= Patiala Ki Rao =

Seasonal stream in The Punjab

The Patiala Ki Rao is a seasonal stream that originates in Shivalik Hills, Punjab, enters Chandigarh then to Mohali and later merges into the Ghaggar River. The stream runs across Fateh Burj at Chappar Chiri. It is one of the seasonal rivulets amongst others in Chandigarh, which include Sukhna Choe in the East and N Choe in the West.

==Pollution ==
UT panel raises Patiala Ki Rao pollution with Punjab due to a significant increase in Nayagaon's population. On 31 July 2010, Punjab Pollution Control Board reported that effluents discharged in N-Choe from Chandigarh were beyond the permissible limit. The analysis revealed that pollution levels such as BOD-150 mg/1 and COD 320 mg/1 was found to be more than the permissible limit of 30 mg/1 and 250 mg/1, respectively.
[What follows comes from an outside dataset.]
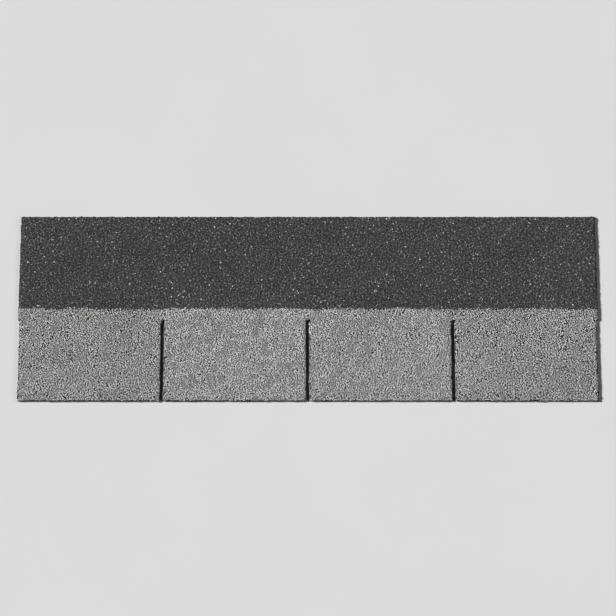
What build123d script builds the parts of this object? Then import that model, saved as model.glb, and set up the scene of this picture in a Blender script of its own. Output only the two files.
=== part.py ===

Mohali residents complained that the N-choe was not properly protected and that sewage was found in the water.

==Flooding==
Annual overflow of the choe severely impacts agricultural lands in Dadumajra, Dhanas, and surrounding areas. Tewari, former MP of Sri Anandpur Sahib (2019–2024) recommended dredging the rivulet from Nayagaon to beyond Dadumajra River, Cleaning weeds, undergrowth, obstructions to restore natural flow. Patiala Ki Rao is a critical stormwater channel that helps drain excess rainwater during the monsoon. However, due to years of silt accumulation, encroachments and garbage dumping, the drain remains clogged and filled beyond its capacity, often resulting in waterlogging and flooding in adjoining residential areas during heavy rainfall.